At the core of any discussion has to be production first and foremost and not simply a matter of who knows who. In the case of Ireland, the sword is sharp on both sides.
It’s too difficult to surmise who was responsible for who over three of the last four drafts that Ireland has been involved with. Bill Parcells was the heavy hand in the first two seasons and his stepping down in season three really was nothing more than a way he could escape. But who did Jeff Ireland solely have a hand in? We know that Pat White and Pat Turner were both Bill Parcells’ guys and we also know that there was a rumored debate over Jake Long or Matt Ryan at number one in year one.
Instead of looking over the first two seasons and dissecting the drafts and guessing who wanted who and who didn’t, it’s easier to look at the last two drafts and understand that Jeff Ireland had heavy influence in the 2010 draft and sole accountability in the 2011 draft. To start, look at the 2010 draft that features starting DT Jared Odrick, LB Koa Misi, CB Nolan Carroll, and S Reshad Jones. LB Austin Spitler is also still a member of the team and serves primarily on special teams.
So far, Jared Odrick looks like a very beneficial member of the Dolphins defense and Koa Misi has lost a lot of reps to the return of Jason Taylor. While many fans think that Nolan Carroll should be gone, Reshad Jones is the starter in the secondary. All in all, his first draft wasn’t a bad one.
This past April, Ireland hit what looks like home runs with center Mike Pouncey and running back Daniel Thomas as well as FB/TE Charles Clay. The book is still out on WR Clyde Gates but it often takes a year or two for WR’s to acclimate to the NFL. Jimmy Wilson who was taken late in the draft is also seeing considerable playing time.

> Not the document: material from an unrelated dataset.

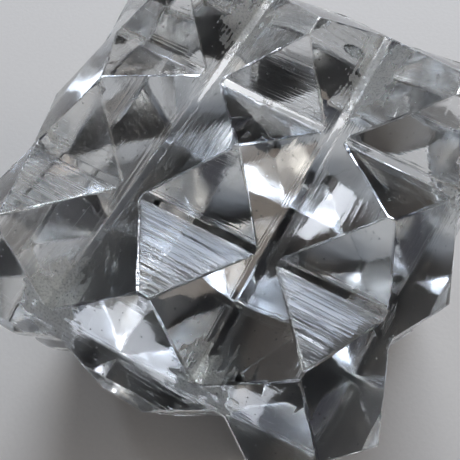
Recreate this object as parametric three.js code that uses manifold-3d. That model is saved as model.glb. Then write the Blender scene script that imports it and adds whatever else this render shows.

The drafts by Jeff Ireland have yielded starters and players who have the potential to be playmakers. Ireland is proving to be a good judge of collegiate talent. It’s his mark in the free agent market that has media and fans questioning his ability. Ireland was the trigger man in the Brandon Marshall trade and some question the value of the trade when compared to the salary that Marshall was given. The same argument has been made about Ireland’s decision to forgo paying players like Ahmad Bradshaw or DeAngelo Williams and instead opting for Reggie Bush.
Of course there is also the question of former Dallas Cowboys and how involved HC Tony Sparano has been involved in getting players he is familiar with. It’s not a simple equation or a question with a simple answer. When I spoke with Sparano earlier this year, I asked him how the process of finding players worked between he and Jeff Ireland. Sparano explained that if he had a need for a position, he would go to Ireland and the two would look at who was available or who may be available. Then they would look at the possible costs and how that player would fit into the teams system. Ireland would rule out some players and Sparano would rule out others until they came to a list that they both could work with. The team through Ireland would reach out to the agents and they would move forward.
Ireland’s seat is nowhere near as hot as Tony Sparano’s and if he is replaced it would be a little surprising. Most personnel men are not released from their jobs until the NFL draft as they do most of the work on college players throughout the season and thus would take that research with them. Although as we have seen first hand, that is not always the case. Ross will make his first decision in the days following the NY Jets finale and then will likely spend another week or two interviewing replacements. Jeff Ireland will likely be a part of that process. It will be then that Ross will make a decision on Ireland’s future with the team.
Chances are, Ireland will be around a while longer.